Reproduce the listing below without any change.

>> start Dataset extract

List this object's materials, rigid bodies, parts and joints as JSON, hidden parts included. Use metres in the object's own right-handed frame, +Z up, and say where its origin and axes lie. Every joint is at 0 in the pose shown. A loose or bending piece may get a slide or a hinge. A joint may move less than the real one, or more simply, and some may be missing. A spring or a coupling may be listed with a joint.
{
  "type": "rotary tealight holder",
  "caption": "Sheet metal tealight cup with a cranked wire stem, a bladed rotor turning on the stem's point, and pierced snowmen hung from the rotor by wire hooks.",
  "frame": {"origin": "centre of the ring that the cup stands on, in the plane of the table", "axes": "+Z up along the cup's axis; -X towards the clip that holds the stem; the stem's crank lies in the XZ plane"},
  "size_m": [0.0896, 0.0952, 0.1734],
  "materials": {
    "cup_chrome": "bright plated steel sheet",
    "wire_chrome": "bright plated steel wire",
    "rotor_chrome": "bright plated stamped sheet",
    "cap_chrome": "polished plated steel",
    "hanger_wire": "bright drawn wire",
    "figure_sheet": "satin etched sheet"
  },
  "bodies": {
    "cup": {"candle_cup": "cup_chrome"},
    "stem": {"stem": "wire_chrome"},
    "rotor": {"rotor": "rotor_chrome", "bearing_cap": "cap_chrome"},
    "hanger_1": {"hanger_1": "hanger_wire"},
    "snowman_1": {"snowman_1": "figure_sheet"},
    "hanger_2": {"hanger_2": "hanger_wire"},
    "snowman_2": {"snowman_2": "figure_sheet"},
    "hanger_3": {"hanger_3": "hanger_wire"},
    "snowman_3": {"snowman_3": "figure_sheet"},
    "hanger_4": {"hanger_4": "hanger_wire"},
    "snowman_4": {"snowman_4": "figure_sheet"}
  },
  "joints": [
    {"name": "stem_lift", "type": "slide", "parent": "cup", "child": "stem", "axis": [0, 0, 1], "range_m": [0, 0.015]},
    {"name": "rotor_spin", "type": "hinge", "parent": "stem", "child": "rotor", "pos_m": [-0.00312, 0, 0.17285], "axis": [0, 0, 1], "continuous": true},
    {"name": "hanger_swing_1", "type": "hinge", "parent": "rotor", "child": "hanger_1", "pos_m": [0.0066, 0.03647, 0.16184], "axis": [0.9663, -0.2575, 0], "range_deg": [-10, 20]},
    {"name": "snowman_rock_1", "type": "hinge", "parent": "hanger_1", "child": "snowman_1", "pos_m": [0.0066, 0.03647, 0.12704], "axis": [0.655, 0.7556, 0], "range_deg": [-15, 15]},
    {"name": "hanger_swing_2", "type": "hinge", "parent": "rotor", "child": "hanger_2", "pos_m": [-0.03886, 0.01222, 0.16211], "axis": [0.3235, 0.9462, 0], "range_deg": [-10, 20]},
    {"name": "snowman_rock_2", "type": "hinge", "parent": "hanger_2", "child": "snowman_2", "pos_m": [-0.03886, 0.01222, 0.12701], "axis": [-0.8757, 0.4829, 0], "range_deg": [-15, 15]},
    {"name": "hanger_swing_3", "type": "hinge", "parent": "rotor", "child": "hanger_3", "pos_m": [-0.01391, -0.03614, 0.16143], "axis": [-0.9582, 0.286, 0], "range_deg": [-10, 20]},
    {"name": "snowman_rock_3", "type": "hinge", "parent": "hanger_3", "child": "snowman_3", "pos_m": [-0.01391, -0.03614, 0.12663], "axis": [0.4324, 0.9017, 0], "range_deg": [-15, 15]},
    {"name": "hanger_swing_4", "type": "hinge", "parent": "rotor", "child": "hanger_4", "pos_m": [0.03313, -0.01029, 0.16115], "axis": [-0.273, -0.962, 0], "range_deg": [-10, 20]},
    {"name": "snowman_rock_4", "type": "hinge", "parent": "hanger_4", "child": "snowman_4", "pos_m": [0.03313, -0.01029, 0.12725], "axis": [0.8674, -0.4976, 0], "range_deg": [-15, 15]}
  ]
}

>> end Dataset extract

▸ **Solution to this task**:
List this object's materials, rigid bodies, parts and joints as JSON, hidden parts included. Use metres in the object's own right-handed frame, +Z up, and say where its origin and axes lie. Every joint is at 0 in the pose shown. A loose or bending piece may get a slide or a hinge. A joint may move less than the real one, or more simply, and some may be missing. A spring or a coupling may be listed with a joint.
{
  "type": "rotary tealight holder",
  "caption": "Sheet metal tealight cup with a cranked wire stem, a bladed rotor turning on the stem's point, and pierced snowmen hung from the rotor by wire hooks.",
  "frame": {"origin": "centre of the ring that the cup stands on, in the plane of the table", "axes": "+Z up along the cup's axis; -X towards the clip that holds the stem; the stem's crank lies in the XZ plane"},
  "size_m": [0.0896, 0.0952, 0.1734],
  "materials": {
    "cup_chrome": "bright plated steel sheet",
    "wire_chrome": "bright plated steel wire",
    "rotor_chrome": "bright plated stamped sheet",
    "cap_chrome": "polished plated steel",
    "hanger_wire": "bright drawn wire",
    "figure_sheet": "satin etched sheet"
  },
  "bodies": {
    "cup": {"candle_cup": "cup_chrome"},
    "stem": {"stem": "wire_chrome"},
    "rotor": {"rotor": "rotor_chrome", "bearing_cap": "cap_chrome"},
    "hanger_1": {"hanger_1": "hanger_wire"},
    "snowman_1": {"snowman_1": "figure_sheet"},
    "hanger_2": {"hanger_2": "hanger_wire"},
    "snowman_2": {"snowman_2": "figure_sheet"},
    "hanger_3": {"hanger_3": "hanger_wire"},
    "snowman_3": {"snowman_3": "figure_sheet"},
    "hanger_4": {"hanger_4": "hanger_wire"},
    "snowman_4": {"snowman_4": "figure_sheet"}
  },
  "joints": [
    {"name": "stem_lift", "type": "slide", "parent": "cup", "child": "stem", "axis": [0, 0, 1], "range_m": [0, 0.015]},
    {"name": "rotor_spin", "type": "hinge", "parent": "stem", "child": "rotor", "pos_m": [-0.00312, 0, 0.17285], "axis": [0, 0, 1], "continuous": true},
    {"name": "hanger_swing_1", "type": "hinge", "parent": "rotor", "child": "hanger_1", "pos_m": [0.0066, 0.03647, 0.16184], "axis": [0.9663, -0.2575, 0], "range_deg": [-10, 20]},
    {"name": "snowman_rock_1", "type": "hinge", "parent": "hanger_1", "child": "snowman_1", "pos_m": [0.0066, 0.03647, 0.12704], "axis": [0.655, 0.7556, 0], "range_deg": [-15, 15]},
    {"name": "hanger_swing_2", "type": "hinge", "parent": "rotor", "child": "hanger_2", "pos_m": [-0.03886, 0.01222, 0.16211], "axis": [0.3235, 0.9462, 0], "range_deg": [-10, 20]},
    {"name": "snowman_rock_2", "type": "hinge", "parent": "hanger_2", "child": "snowman_2", "pos_m": [-0.03886, 0.01222, 0.12701], "axis": [-0.8757, 0.4829, 0], "range_deg": [-15, 15]},
    {"name": "hanger_swing_3", "type": "hinge", "parent": "rotor", "child": "hanger_3", "pos_m": [-0.01391, -0.03614, 0.16143], "axis": [-0.9582, 0.286, 0], "range_deg": [-10, 20]},
    {"name": "snowman_rock_3", "type": "hinge", "parent": "hanger_3", "child": "snowman_3", "pos_m": [-0.01391, -0.03614, 0.12663], "axis": [0.4324, 0.9017, 0], "range_deg": [-15, 15]},
    {"name": "hanger_swing_4", "type": "hinge", "parent": "rotor", "child": "hanger_4", "pos_m": [0.03313, -0.01029, 0.16115], "axis": [-0.273, -0.962, 0], "range_deg": [-10, 20]},
    {"name": "snowman_rock_4", "type": "hinge", "parent": "hanger_4", "child": "snowman_4", "pos_m": [0.03313, -0.01029, 0.12725], "axis": [0.8674, -0.4976, 0], "range_deg": [-15, 15]}
  ]
}